Anyone know of an online history of women in the ministry? I understand that for the most part it is a relatively recent phenomenon (at least in terms of being widespread). But there have been instances in the past. As I recall, Knox wrote a tract against the "monstrous regiment of women ministers" or something along that vein. I am guessing the problems originated in anabaptist circles.


----------



## Mayflower (Aug 29, 2005)

Check the webpage of Joyce Meyer


----------



## BrianBowman (Aug 29, 2005)

Juanita Bynum "::Juanita Bynum::More Than A Ministry" - this "prophet" is determined to get you to depart from your $$'s.


----------



## LadyFlynt (Aug 29, 2005)

Maybe in some of the radical circles...but I don't believe you can pin it directly onto the anabaptists. The anabaptists are pretty strong set on a woman's role.


----------



## VirginiaHuguenot (Aug 29, 2005)

You may be interested to review R.L. Dabney's _The Public Preaching of Women_ (1879) and John Knox's _The First Blast of the Trumpet Against the Monstrous Regiment of Women_ (1558), both of which cover the principial issue more than the history (and Knox is more concerned with women who rule in civil affairs). 

This site traces women preaching to a Quaker woman named Margaret Fell who wrote a tract in favor of the position in 1660, although this book makes claims of even earlier precedents from the early church.


----------



## Poimen (Aug 29, 2005)

The first record of women in ministry (to the best of my knowledge) is found in the Montanist schism: 

http://en.wikipedia.org/wiki/Montanists

The Anabaptists (of the Reformation) also had many women in leadership & preaching positions as did their later forebearers, the Quakers; so did the early Pentecostals (Aimee Semple McPherson). 

Thus Women ministers in church history are almost always connected with charismaticism. 

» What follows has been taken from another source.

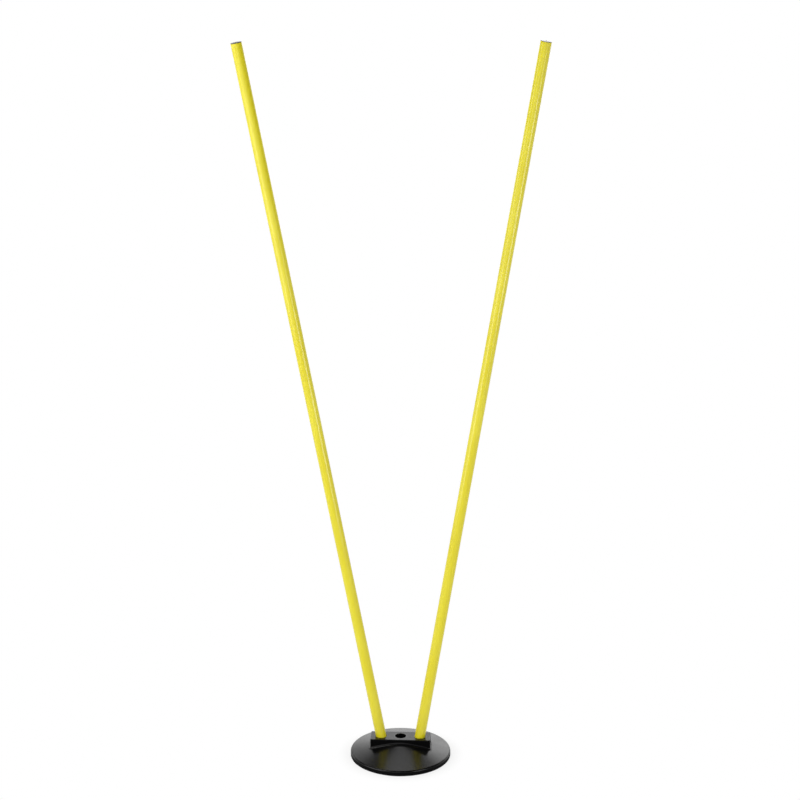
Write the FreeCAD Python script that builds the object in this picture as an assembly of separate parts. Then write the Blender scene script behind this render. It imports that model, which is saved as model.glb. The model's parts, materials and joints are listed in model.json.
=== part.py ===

That women today in non-charismatic churches are ordained is of no consequence to this point because it is largely done due to the pressures of feminism.


----------



## LadyFlynt (Aug 29, 2005)

Uh, Quakers may have shared some similar outward appearances of the anabaptists and pacifism...but they are altogether different.


----------



## BrianBowman (Aug 29, 2005)

post deleted after consideration

[Edited on 8-30-2005 by BrianBowman]


----------